4. A lifting element according to claim 1, characterized in that the part of the wear protection manufactured of the harder material is located in the lower part of the leading edge of the part manufactured of the tougher material.

5. A lifting element according to claim 1, characterized in that the part of the wear protection manufactured of the harder material is located at least partly under the part manufactured of the tougher material.

6. A lifting element according to claim 1, characterized in that the part of the wear protection manufactured of the harder material is located at least partly inside the part manufactured of the tougher material.

7. A lifting element according to claim 1, characterized in that at least one of the materials of the wear protection is manufactured of raw-material produced with a powder metallurgic process.

8. A lifting element according to claim 1, characterized in that at least one of the materials of the wear protection is manufactured by casting.

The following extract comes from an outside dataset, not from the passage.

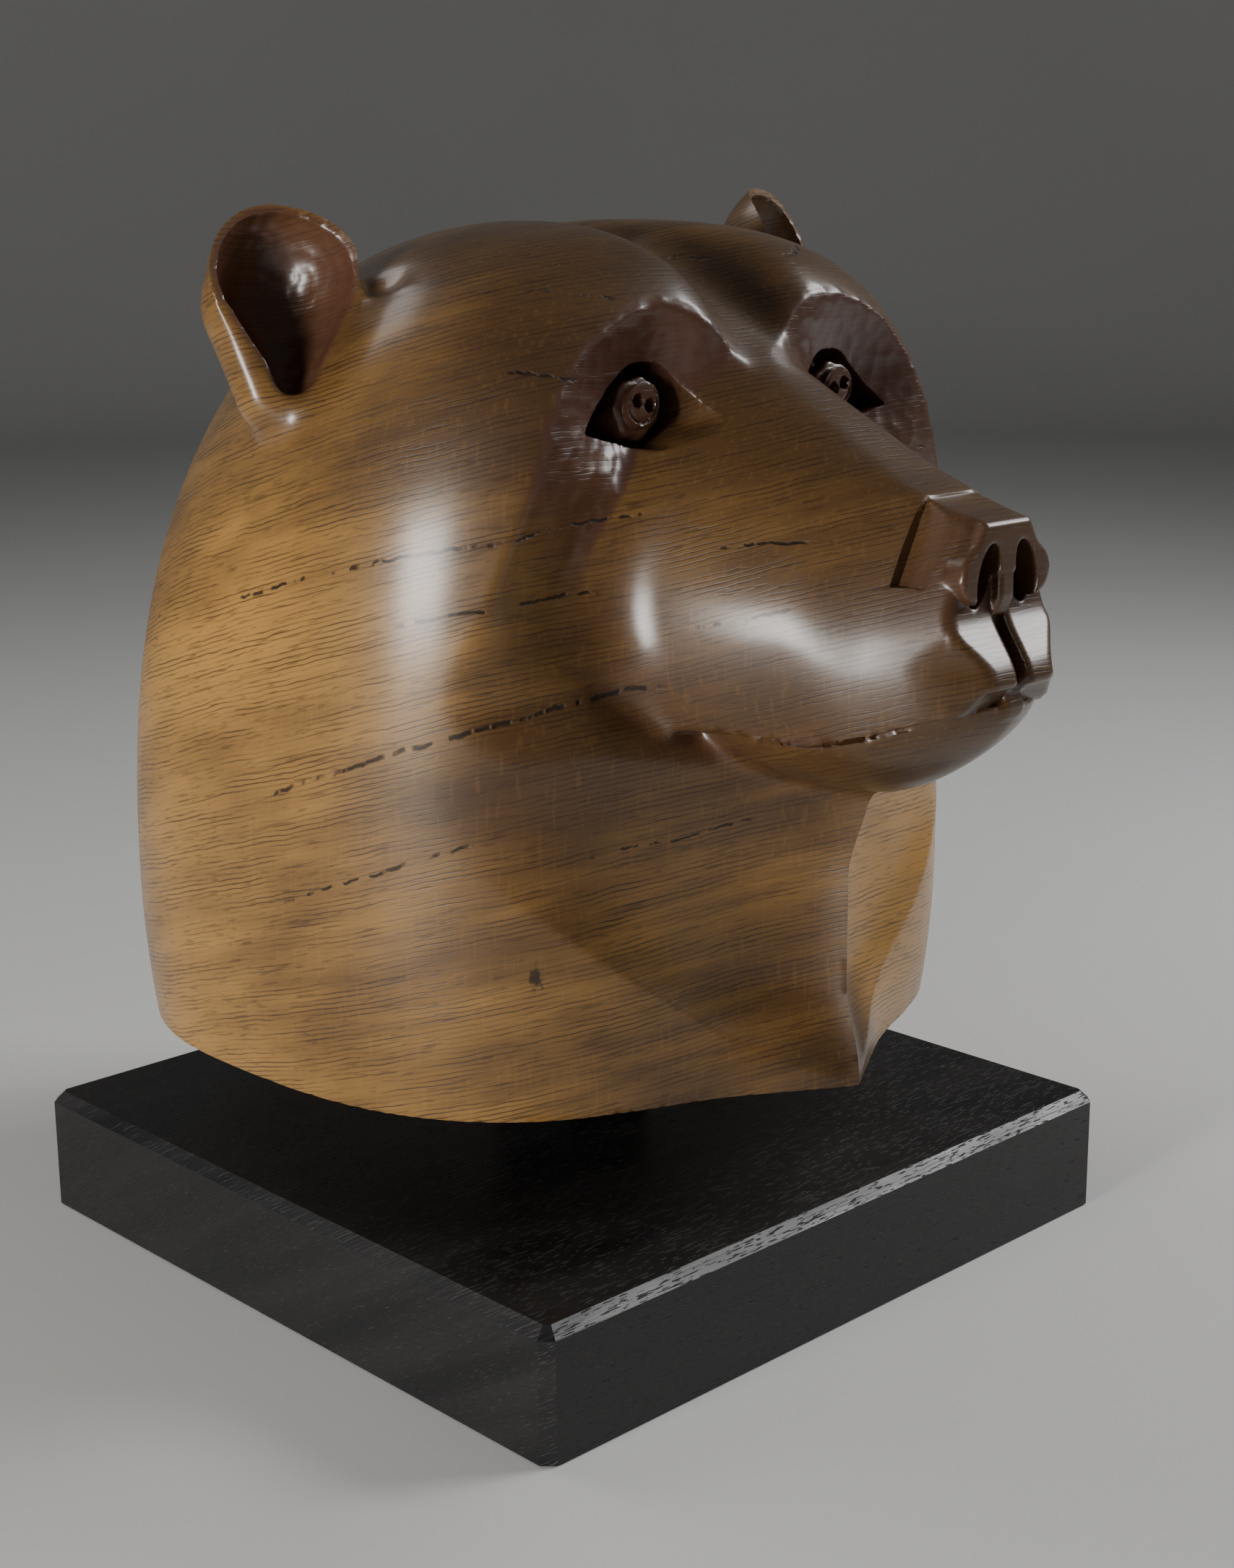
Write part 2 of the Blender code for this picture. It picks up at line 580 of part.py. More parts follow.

9. A lifting element according to claim 1, characterized in that at least one of the materials of the wear protection has been manufactured with deposition welding.

10. A lifting element according to claim 7, characterized in that the material manufactured with a powder metallurgic method is a powder metallurgic high-speed steel or a tool steel.

11. A lifting element according to claim 7, characterized in that the material manufactured with a powder metallurgic method is a wear resistant composite material.

12. A lifting element according to claim 1, characterized in that the materials of the wear protection are joined with each other by means of temperature and pressure.

13. A lifting element according to claim 1, characterized in that the materials of the wear protection are joined with each other by means of an adhesive joint.

14. A lifting element according to claim 1, characterized in that melt layering has been used for manufacturing the wear protection.

15. A lifting element according to claim 1, characterized in that casting technique has been used for manufacturing the wear protection.